Navigating safety regulations
Hybrid guarding solutions utilize two or more safety product lines to create a custom safety solution. This one uses T-slotted and electronic safety devices to create a machine enclosure. Image courtesy of Faztek.


These standards might include what such a hole looks like, what type of guarding needs to be around it and what measurements those guards need to take.

Matt Brenner, vice president of sales at machine safeguarding specialist Rockford (Ill.) Systems LLC, sympathizes with companies subject to OSHA regulations.

“For end users, it’s very difficult to get through, analyze and understand what the standards are and what they mean—basically, to interpret them properly,” Brenner said. From an application standpoint, it’s hard to know how to make a machine comply while maintaining a high level of productivity, he noted. “I can’t stress enough that the standards are complex, the machines are complex and many times the machines’ usage is complex to the user.”

The challenge lies more with education than compliance, said Aaron McDevitt, president and COO of Fort Wayne, Ind.-based Faztek LLC, which builds customized industrial safeguarding equipment.

“Understanding what the regulations are and who they’re dictated by is difficult,” he said. “There’s a lot of confusion about what exactly is a regulation and what is a recommendation.” He described the OSHA standards book as incredibly hard to follow. “It’s not clearly laid out that ‘If you have this type of machine, you need to have this on it,'” he said. He understands that the many differences among machines make OSHA’s task difficult, however.

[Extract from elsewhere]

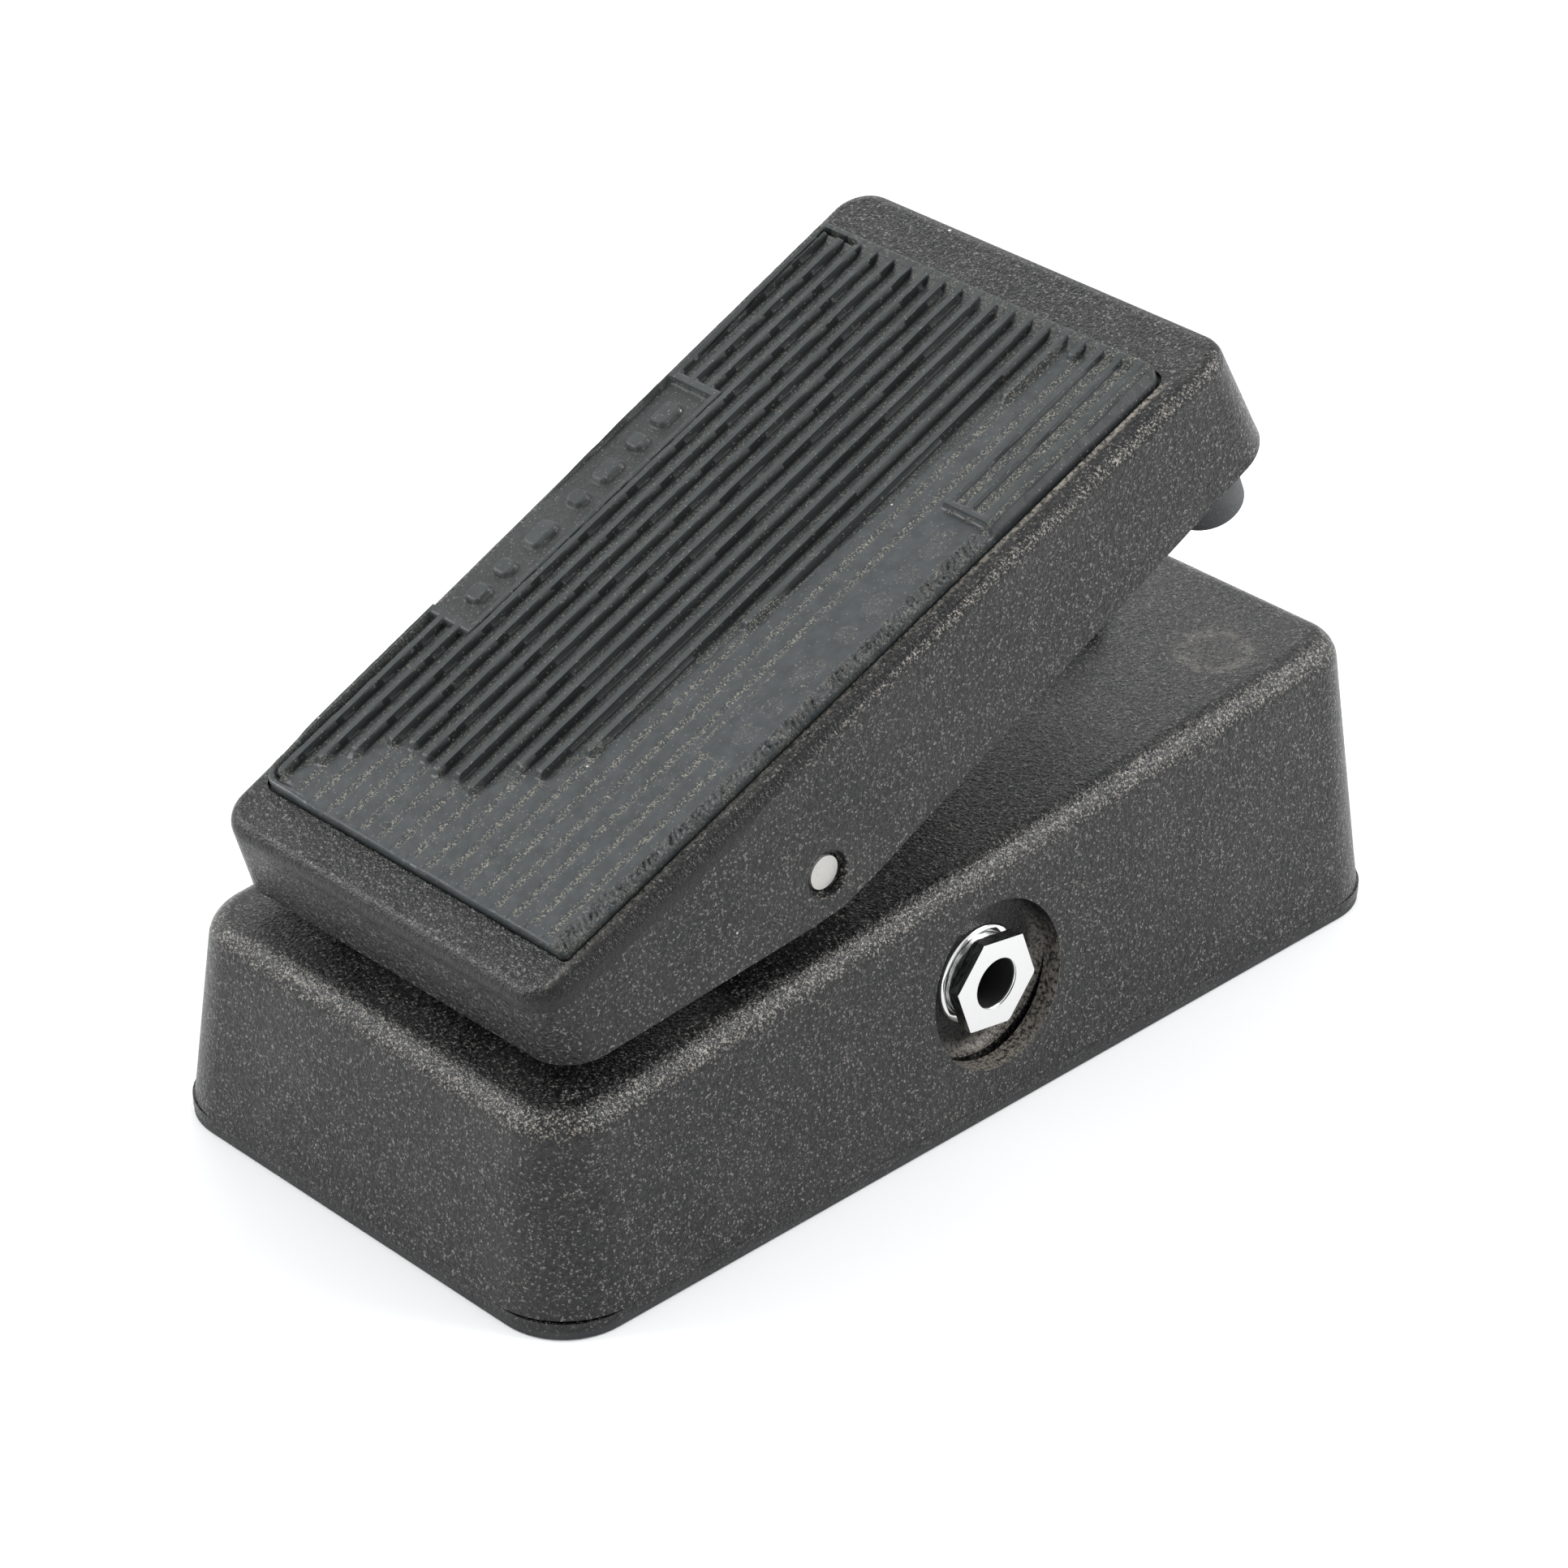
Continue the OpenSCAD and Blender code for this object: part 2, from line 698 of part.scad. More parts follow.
// Straight rack: bar, teeth towards +Y and a head with a cross slot for the pin
module rack() {
    pitch = PI * tooth_module;
    root = tooth_module * 1.25;
    tall = tooth_module * 1.95;
    color(col_nylon)
        translate([-2, rack_y, 0])
            rotate([90, 0, 90])
                difference() {
                    linear_extrude(4)
                        union() {
                            polygon([[-rack_w / 2, pinion_z - 5.6], [rack_w / 2, pinion_z - 5.6],
                                     [rack_w / 2, pin_z - 3], [3.4, pin_z - 3], [3.4, pin_z + 3.2],
                                     [-3.4, pin_z + 3.2], [-3.4, pin_z - 3], [-rack_w / 2, pin_z - 3]]);
                            for (k = [-1 : 5])
                                translate([rack_w / 2, pinion_z + (k + 0.5) * pitch])
                                    polygon([[-0.3, -pitch / 4 - tan(20) * root],
                                             [0, -pitch / 4 - tan(20) * root],
                                             [tall, -pitch / 4 + tan(20) * (tall - root)],
                                             [tall, pitch / 4 - tan(20) * (tall - root)],
                                             [0, pitch / 4 + tan(20) * root],
                                             [-0.3, pitch / 4 + tan(20) * root]]);
                        }
                    translate([0, pin_z, -1])
                        linear_extrude(9) {
                            translate([-0.6, -1.3]) square([1.2, 2.6]);
                            for (s = [-1, 1])
                                translate([0.6 * s, 0]) circle(r = 1.3, $fn = 40);
                        }
                }
}

// Block that keeps the rack in mesh
module rack_guide() {
    color(col_nylon)
        difference() {
            block([-6, rack_y - 6.4, 15.6], [4.4, rack_y + 1.7, 27.6]);
            block([-2.1, rack_y - rack_w / 2 - 0.1, 10], [2.1, rack_y + 5, 40]);
            for (z = [18.4, 25.6])
                translate([0, rack_y - 4.4, z]) xcyl(0.95, -7, -1, 32);
        }
}

module guide_screws() {
    color(col_steel)
        for (z = [18.4, 25.6])
            translate([0, rack_y - 4.4, z]) rotate([0, 90, 0]) translate([0, 0, -7.5])
                cross_screw(1.9, 1.2, 0.9, 6);
}

// ---- Wires inside the base ----

// Quarter bend in the YZ plane, from a run along -Z or +Z into a run along Y
module wire_bend(r) {
    rotate([90, 0, 90]) rotate_extrude(angle = 90, $fn = 48) translate([2, 0]) circle(r = r, $fn = 24);
}

// Wire in one YZ plane: up out of the header, over, down, along under the
// works at run_z, and up again to end_z at end_y
module wire_loop(x, r, over_z, drop_y, run_z, end_y, end_z) {
    from_y = board_y + 20.5;
    from_z = board_z + board_t + 4;
    translate([x, 0, 0])
        union() {
            translate([0, from_y, from_z]) cylinder(r = r, h = over_z - 2 - from_z, $fn = 24);
            translate([0, from_y + 2, over_z - 2]) rotate([90, 0, 0]) wire_bend(r);
            translate([0, from_y + 2, over_z]) rotate([-90, 0, 0])
                cylinder(r = r, h = drop_y - from_y - 4, $fn = 24);
            translate([0, drop_y - 2, over_z - 2]) wire_bend(r);
            translate([0, drop_y, run_z + 2]) cylinder(r = r, h = over_z - run_z - 4, $fn = 24);
            translate([0, drop_y + 2, run_z + 2]) rotate([180, 0, 0]) wire_bend(r);
            translate([0, drop_y + 2, run_z]) rotate([-90, 0, 0])
                cylinder(r = r, h = end_y - drop_y - 4, $fn = 24);
            translate([0, end_y - 2, run_z + 2]) rotate([-90, 0, 0]) wire_bend(r);
            translate([0, end_y, run_z + 2]) cylinder(r = r, h = end_z - run_z - 2, $fn = 24);
        }
}

module harness_wires() {
    over = board_z + board_t + 8;
    color([0.5, 0.08, 0.06]) {
        for (x = jack_wires)
            wire_loop(x, 0.45, over, -12.5, 3.4, jack_y + (abs(x) > 14 ? 0 : -3.4), 5.6);
        for (k = [-1, 0, 1])
            wire_loop(pot_wires[k + 1], 0.38, over, -12.5, 3.4, pinion_y + 4.2 * k, 7.5);
        for (x = switch_wires)
            wire_loop(x, 0.45, over, -12.5, 3.4, switch_y - 4, roof_z(switch_y) - 25.5);
        wire_loop(power_wires[0], 0.45, over, -12.5, 3.4, 28, 14.2);
    }
}

// ---- Treadle ----

// Drafted, round-edged form of the treadle; g is how far inside the skin
module tread_form(g, top, edge, low) {
    grow = tan(tread_draft) * (tread_top - low);
    hull()
        for (sx = [-1, 1], e = [0, 1]) {
            u = e == 0 ? -heel_reach + tread_corner_r : toe_reach - tread_corner_r;
            cx = sx * (tread_half(u) - tread_corner_r);
            major = max(tread_corner_r - g - edge, 0.2);
            translate([cx, u, top - edge]) round_puck(major, edge);
            translate([cx, u, low]) cylinder(r = tread_corner_r - g + grow, h = eps, $fn = 64);
        }
}

// Side view of the treadle, a shallow V with its point under the pivot
module tread_side() {
    bend_r = 20;
    heel_a = atan((skirt_heel_w - skirt_low_w) / heel_reach);
    toe_a = atan((skirt_toe_w - skirt_low_w) / toe_reach);
    reach = bend_r / cos((heel_a + toe_a) / 2);
    lean = (toe_a - heel_a) / 2;
    centre = [-reach * sin(lean), skirt_low_w + reach * cos(lean)];
    rotate([90, 0, 90])
        linear_extrude(90, center = true)
            polygon(concat(
                [[-60, 30], [-60, skirt_low_w + 60 * tan(heel_a)]],
                [for (i = [0 : 8]) let (a = -heel_a + i / 8 * (heel_a + toe_a))
                    centre + bend_r * [sin(a), -cos(a)]],
                [[100, skirt_low_w + 100 * tan(toe_a)], [100, 30]]));
}

module treadle_shell() {
    color(col_paint)
        on_treadle()
            difference() {
                union() {
                    intersection() {
                        difference() {
                            tread_form(0, tread_top, tread_edge_r, -12);
                            tread_form(skirt_t, tread_top - deck_t, 1, -13);
                        }
                        tread_side();
                    }
                    // Posts that carry the bumpers and the switch pad
                    for (s = [-1, 1]) {
                        translate([s * bumper_x, bumper_u, -6]) cylinder(r = 3.6, h = 20.5, $fn = fine);
                        translate([s * heel_stop_x, heel_stop_u, 6]) cylinder(r = 3.6, h = 8, $fn = fine);
                    }
                    translate([0, pad_u, -3]) cylinder(r = 4.4, h = 17, $fn = fine);
                    // Two lugs for the rack pin
                    for (s = [-1, 1])
                        translate([s * 4.5 - 1.3, 0, 0]) rotate([90, 0, 90])
                            linear_extrude(2.6)
                                union() {
                                    translate(arm_r * [cos(arm_tilt), sin(arm_tilt)]) circle(r = 3, $fn = 48);
                                    polygon([arm_r * [cos(arm_tilt), sin(arm_tilt)] + [-3, 0],
                                             arm_r * [cos(arm_tilt), sin(arm_tilt)] + [3, 0],
                                             [arm_r * cos(arm_tilt) + 6.5, tread_top - 2],
                                             [arm_r * cos(arm_tilt) - 6.5, tread_top - 2]]);
                                }
                }
                // Pocket for the mat
                translate([0, 0, tread_top - pocket_d]) mat_outline(0.15, 5);
                // Shaft bore and the wider mouths at its ends
                xcyl(shaft_d / 2 + 0.01, -40, 40);
                for (s = [0, 1]) mirror([s, 0, 0]) xcyl(3.05, 31.2, 40);
                // Bore of the rack pin
                translate([0, arm_r * cos(arm_tilt), arm_r * sin(arm_tilt)]) xcyl(1.2, -8, 8, 32);
                // Pilot holes of the bumper screws and of the rubber stems
                for (s = [-1, 1]) {
                    translate([s * bumper_x, bumper_u, -7]) cylinder(r = 1.1, h = 12, $fn = 32);
                    translate([s * heel_stop_x, heel_stop_u, 1]) cylinder(r = 1.1, h = 9, $fn = 32);
                }
                translate([0, pad_u, -4]) cylinder(r = 1.1, h = 10, $fn = 32);
            }
}

// Plan of the mat, a slight taper that is wider at the toe; g grows it
module mat_outline(g, h) {
    heel_u = -heel_reach + 6.9;
    toe_u = toe_reach - 8.7;
    heel_x = 27.1;
    toe_x = 30.3;
    linear_extrude(h)
        polygon([[-heel_x - g + 1, heel_u - g], [heel_x + g - 1, heel_u - g],
                 [heel_x + g, heel_u - g + 1], [toe_x + g, toe_u + g - 1.5],
                 [toe_x + g - 1.5, toe_u + g], [-toe_x - g + 1.5, toe_u + g],
                 [-toe_x - g, toe_u + g - 1.5], [-heel_x - g, heel_u - g + 1]]);
}

module tread_mat() {
    color(col_rubber)
        on_treadle()
            translate([0, 0, tread_top - pocket_d])
                union() {
                    mat_outline(0, mat_t);
                    intersection() {
                        mat_outline(-0.9, mat_t + rib_h);
                        for (i = [-10 : 9])
                            translate([(i + 0.5) * rib_pitch - rib_w / 2, -60, mat_t - 0.1])
                                cube([rib_w, 160, rib_h + 0.1]);
                    }
                }
}

// Solid of revolution for a rubber stop with a round lower rim
module stop_form(r, w_top, w_low, edge) {
    rotate_extrude($fn = fine)
        union() {
            translate([0, w_low + edge]) square([r, w_top - w_low - edge]);
            translate([0, w_low]) square([r - edge, edge + eps]);
            intersection() {
                translate([r - edge, w_low + edge]) circle(r = edge, $fn = 48);
                translate([0, w_low]) square([r, edge + eps]);
            }
        }
}

module toe_bumpers() {
    color(col_rubber)
        on_treadle()
            for (s = [-1, 1])
                translate([s * bumper_x, bumper_u, 0])
                    difference() {
                        stop_form(5, -6, -13.7, 1.2);
                        translate([0, 0, -15]) cylinder(r = 2.5, h = 4, $fn = 48);
                        translate([0, 0, -15]) cylinder(r = 1.2, h = 12, $fn = 32);
                    }
}

module heel_bumpers() {
    color(col_rubber)
        on_treadle()
            for (s = [-1, 1])
                translate([s * heel_stop_x, heel_stop_u, 0])
                    union() {
                        stop_form(3.8, 6, -0.55, 3.7);
                        translate([0, 0, 5.9]) cylinder(r = 1.05, h = 4, $fn = 32);
                    }
}

module bumper_screws() {
    color(col_steel)
        on_treadle()
            for (s = [-1, 1])
                translate([s * bumper_x, bumper_u, -11]) cross_screw(2.3, 1.4, 1.05, 12);
}

module switch_pad() {
    color(col_rubber)
        on_treadle()
            translate([0, pad_u, 0])
                union() {
                    stop_form(4.9, -3, -7.6, 0.8);
                    translate([0, 0, -3.1]) cylinder(r = 1.05, h = 8, $fn = 32);
                }
}

module rack_pin() {
    color(col_steel)
        translate([0, pin_y, pin_z]) xcyl(1.18, -7.2, 7.2, 32);
}

module pin_clips() {
    color(col_steel)
        for (s = [-1, 1])
            translate([s * 6.35 - 0.25, pin_y, pin_z]) rotate([0, 90, 0]) ring(2.4, 1.2, 0.5);
}

base_housing();
bottom_plate();
sole_pad();
plate_screws();
pivot_bushes();
tension_screw();
input_jack();
input_jack_washer();
input_jack_nut();
output_jack();
output_jack_washer();
output_jack_nut();
jack_lugs();
power_jack();
power_jack_pin();
power_jack_nut();
footswitch_body();
footswitch_nuts();
footswitch_lugs();
circuit_board();
board_screws();
inductor();
film_capacitors();
can_capacitors();
transistors();
resistors();
wire_header();
pot_bracket();
bracket_screws();
pot_body();
pot_nut();
pot_lugs();
rack_guide();
guide_screws();
harness_wires();
treadle_shell();
tread_mat();
pivot_shaft();
toe_bumpers();
heel_bumpers();
bumper_screws();
switch_pad();
rack_pin();
pin_clips();
rack();
pot_shaft();
pinion();
switch_plunger();
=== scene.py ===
import math

import bmesh
import bpy
import numpy as np
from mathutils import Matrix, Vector


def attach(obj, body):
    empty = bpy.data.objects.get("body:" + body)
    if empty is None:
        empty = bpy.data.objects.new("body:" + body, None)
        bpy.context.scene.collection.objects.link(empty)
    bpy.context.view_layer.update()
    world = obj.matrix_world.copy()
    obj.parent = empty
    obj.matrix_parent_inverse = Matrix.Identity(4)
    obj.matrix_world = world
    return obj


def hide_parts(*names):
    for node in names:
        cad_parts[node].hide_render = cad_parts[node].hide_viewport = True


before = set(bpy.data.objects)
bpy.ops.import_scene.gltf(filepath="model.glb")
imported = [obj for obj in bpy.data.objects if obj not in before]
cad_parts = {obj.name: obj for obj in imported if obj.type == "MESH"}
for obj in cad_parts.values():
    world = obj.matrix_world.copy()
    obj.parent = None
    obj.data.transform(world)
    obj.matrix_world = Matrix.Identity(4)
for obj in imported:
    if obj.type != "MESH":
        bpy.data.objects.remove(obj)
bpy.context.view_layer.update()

MM = 0.001

# ---- Driving dimensions, in millimetres, as in part.scad ----
# Base. Drafts are in degrees
FOOT_Z = 2.2
BASE_LEN, BASE_W = 148.0, 74.6
HEEL_H, TOE_H = 28.0, 40.2
BASE_DRAFT, BASE_CORNER, BASE_EDGE = 7.3, 11.0, 3.9
BASE_WALL, ROOF_T, ROOF_INNER_EDGE = 2.8, 3.0, 1.4
SLOPE = (TOE_H - HEEL_H) / BASE_LEN

# Treadle, in its own frame: u runs from the pivot to the toe, w is square to the mat
TILT = math.radians(22.75)
PIVOT_Y, PIVOT_Z = -25.4, 43.4
HEEL_REACH, TOE_REACH, TREAD_TOP = 40.3, 81.0, 16.5
TREAD_HEEL_W, TREAD_TOE_W = 59.0, 65.4
TREAD_DRAFT, TREAD_CORNER, TREAD_EDGE = 5.2, 4.9, 2.0
SKIRT_T, DECK_T, DECK_INNER_EDGE = 2.5, 3.2, 1.0
SKIRT_HEEL, SKIRT_LOW, SKIRT_TOE, SKIRT_BEND = 5.0, -6.2, 0.1, 20.0
PIVOT_R, PIVOT_MOUTH_R, PIVOT_MOUTH_X = 2.55, 3.05, 31.2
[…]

Navigating safety regulations
Matt Brenner, vice president of sales at Rockford Systems, conducts a machine safeguarding survey. Image courtesy of Rockford Systems.


It’s not only OSHA’s regulations but its enforcers who are inconsistent, according to McDevitt. He compared the discretion of the latter with that of the police. “You might be driving down the road going 63 miles an hour in a 55 zone and not get a ticket from one police officer. But the next day you’re going the same speed and you get a ticket from a different officer. That inconsistency leaves a lot of people willing to roll the dice with OSHA” because they don’t understand the regulations, he said.

Regs vs. Recommendations

“Then you’ve got ANSI, but they’re not necessarily providing regulations. It’s very confusing,” McDevitt said.

The American National Standards Institute is a not-for-profit organization that recommends voluntary workplace standards. Sometimes those standards are adopted or adapted by governmental agencies, such as OSHA.

“OSHA has the ability to set laws that, in their mind, protect workers from illness or injury and create responsibilities for their employers to comply with,” said Todd Grover, global senior manager for applied safety solutions at Master Lock. He’s a participating member of the ANSI Z244.1 committee on the control of hazardous energy and a delegate to the U.S. PC283 committee contributing to the upcoming ISO 45001 global standard for occupational health and safety.

From a regulatory standpoint, it is common for OSHA to be cut and dried in its expectations and requirements while organizations like ANSI seek to promote effective work practices that protect workers because they’re recognized as a valuable resource, according to Grover. He believes that because of the OSHA laws, many workplaces seem focused on simply meeting compliance requirements “instead of figuring out the very best methods to get the job done with the least risk to the worker. So complying with safety laws becomes conflictual rather than an incentive to improve processes.”

Lockout/Tagout

A good example of regulatory complexity is the lockout/tagout standard—formally titled “The Control of Hazardous Energy (Lockout/Tagout)”—which OSHA enacted in 1989. Lockout/tagout prohibits employees from maintaining
or servicing a machine unless its power is off and some sort of lock prevents people from resuming power during maintenance or service. Despite the standard being in place for 28 years with little revision, OSHA blames the failure to control hazardous energy for almost 10 percent of the serious accidents that occur in many industries.

Grover said complying with lockout/tagout is challenging because its expectations do not come with precise criteria for performance and its very nature is difficult to address. If a potential issue is not predicted, a facility may not be ready for it.